Our experiment compared only two tasks. Future research which incorporates a broader range of tasks, manipulating learning difficulty by different methods, could more definitively test the effects of distributional learning. Additionally, testing a broader set of distributions could enable a more detailed characterization of how distributional learning is compromised and how this affects preferences, including between distributions that differ by more than one statistic.

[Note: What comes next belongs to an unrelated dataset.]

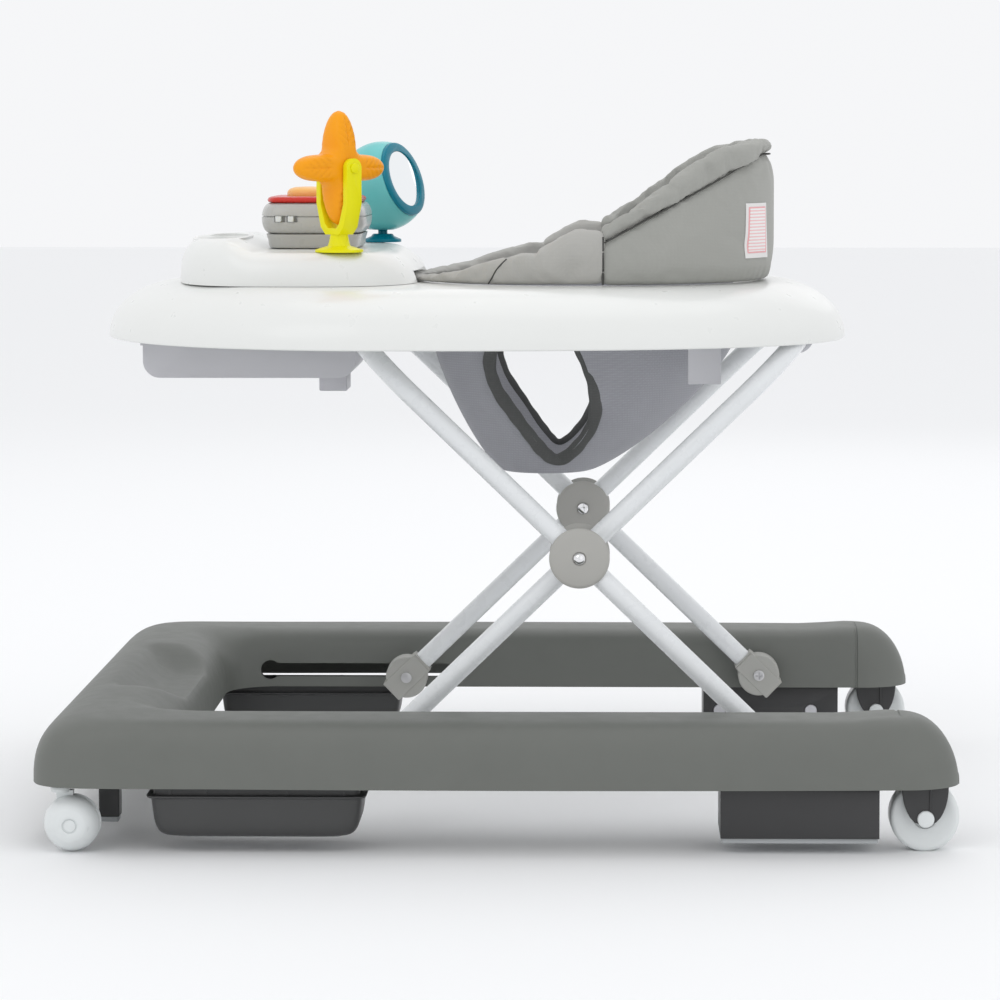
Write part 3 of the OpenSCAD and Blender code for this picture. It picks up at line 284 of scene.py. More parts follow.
# %% [markdown]
# ## From points to pieces
# Most shells here are lofts: rings of points that are skinned into quads. Quads from a formula give
# clean shading and keep the outline exact, where a stack of Boolean cuts would leave slivers. One small
# class gathers lofts, turned parts and slabs, and one function turns them into a piece on its body.
# %% Gather shapes
def axes(origin, along, up=(0, 0, 1)):
    """A function that places local points: w runs along the axis, v roughly up."""
    w = np.array(along, float) / np.linalg.norm(along)
    u = np.cross(up, w)
    u = u / np.linalg.norm(u)
    v = np.cross(w, u)
    base = np.array(origin, float)
    return lambda p: base + p[0] * u + p[1] * v + p[2] * w


def here(p):
    return p


class Shape:
    """Points and faces that are gathered before they become one piece."""

    def __init__(self):
        self.points = []
        self.faces = []

    def add(self, points, faces):
        start = len(self.points)
        self.points += [tuple(p) for p in points]
        self.faces += [tuple(i + start for i in face) for face in faces]
        return self

    def loft(self, rings, caps=True, closed=True, around=False):
        """Skins rings of equal counts. around joins the last ring to the first."""
        count, rows = len(rings[0]), len(rings)
        faces = []
        for row in range(rows if around else rows - 1):
            low, high = row * count, (row + 1) % rows * count
            for i in range(count if closed else count - 1):
                j = (i + 1) % count
                faces.append((low + i, low + j, high + j, high + i))
        if caps and not around:
            faces.append(tuple(range(count - 1, -1, -1)))
            faces.append(tuple((rows - 1) * count + i for i in range(count)))
        return self.add([p for ring in rings for p in ring], faces)

    def turn(self, profile, spot, count=64):
        """A turned part: profile holds (radius, height) pairs, spot places them."""
        rings = [[spot((r * math.cos(a), r * math.sin(a), h)) for a in np.linspace(0, math.tau, count, False)]
            for r, h in ((max(r, 0.01), h) for r, h in profile)]
        return self.loft(rings)

    def slab(self, outline, low, high, spot=here):
        """An outline in u and v, drawn out along w."""
        return self.loft([[spot((u, v, w)) for u, v in outline] for w in (low, high)])

    def block(self, low, high, spot=here):
        (x0, y0, z0), (x1, y1, z1) = low, high
        return self.slab([(x0, y0), (x1, y0), (x1, y1), (x0, y1)], z0, z1, spot)

    def sweep(self, path, radius, sides=24, up=(0, 0, 1), flat=1.0):
        """A round or flattened rope along a path of points."""
        path = np.array(path, float)
        ahead = np.gradient(path, axis=0)
        rings = []
        for p, d in zip(path, ahead):
            spot = axes(p, d, up)
            rings.append([spot((radius * math.cos(a), radius * flat * math.sin(a), 0))
                for a in np.linspace(0, math.tau, sides, False)])
        return self.loft(rings)


def soften_edges(obj, width, angle=35, steps=3):
    """Rounds sharp edges by a bevel, so that they catch the light as moulded edges do."""
    bevel = obj.modifiers.new("rounded edges", "BEVEL")
    bevel.width = width / MM
    bevel.segments = steps
    bevel.limit_method = "ANGLE"
    bevel.angle_limit = math.radians(angle)
    bevel.use_clamp_overlap = True
    bevel.harden_normals = True


def smooth_by_angle(mesh, degrees):
    mesh.shade_smooth()
    mesh.set_sharp_from_angle(angle=math.radians(degrees))


def make(name, shape, body, material, stands_for=(), sharp=38, edge=0.0):
    """Turns a shape in millimetres into a piece that rides on a body of the frame."""
    mesh = bpy.data.meshes.new(name)
    mesh.from_pydata([tuple(c / MM for c in p) for p in shape.points], [], shape.faces)
    work = bmesh.new()
    work.from_mesh(mesh)
    bmesh.ops.recalc_face_normals(work, faces=work.faces)
    work.to_mesh(mesh)
    work.free()
    smooth_by_angle(mesh, sharp)
    mesh.materials.append(material)
    obj = bpy.data.objects.new(name, mesh)
    bpy.context.scene.collection.objects.link(obj)
    if body:
        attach(obj, body)
    if edge:
        soften_edges(obj, edge)
    if stands_for:
        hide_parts(*stands_for)
    print(f"{name}: {len(mesh.vertices)} points")
    return obj


def settle(obj):
    """Applies every modifier of a piece to its own mesh."""
    graph = bpy.context.evaluated_depsgraph_get()
    made = bpy.data.meshes.new_from_object(obj.evaluated_get(graph))
    obj.modifiers.clear()
    obj.data = made


def cut(obj, shape, sharp=38):
    """Cuts a shape out of a piece."""
    tool = make("cutter", shape, None, obj.data.materials[0])
    carve = obj.modifiers.new("cut", "BOOLEAN")
    carve.operation = "DIFFERENCE"
    carve.solver = "EXACT"
    carve.object = tool
    bpy.context.view_layer.update()
    settle(obj)
    bpy.data.objects.remove(tool)
    smooth_by_angle(obj.data, sharp)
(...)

In sum, we identified a systematic divergence of risk preferences from estimation biases, and showed how it may emerge because the effective application of a utility function requires information about different potential outcomes. Our findings thus indicate a key role for distributional learning in shaping human preferences and reveal how and when preferences deviate from normative models of decision making.
Methods
Participants
We recruited 423 participants (179 in the initial study and another 244 for the replication study) using the Prolific online participant recruitment platform. Participants completed a 35-minute online task for which they were compensated with £5.3 to £8.3 depending on their performance. Participants were aged between 20 and 50 years (M = 36, SD = 11), with a balanced gender distribution (51% male, 46% female, 3% preferred not to disclose their gender). All participants were native English speakers from the United States. 52 participants (initial – 19, replication – 33) were excluded based on quality criteria (preregistered for the replication study at https://osf.io/vq2hc). Based on these criteria, we also omitted several participants from specific analyses. The exclusions and exclusion criteria are detailed below.
Procedure
The study comprised a sequential observation task and a bandit task, with task order randomized across participants. In each of these tasks, participants observed an equal number of outcomes drawn from each of four chests. To increase engagement, participants first chose the treasure chests they would encounter in each task, but these choices only affected the visual appearance of the chests.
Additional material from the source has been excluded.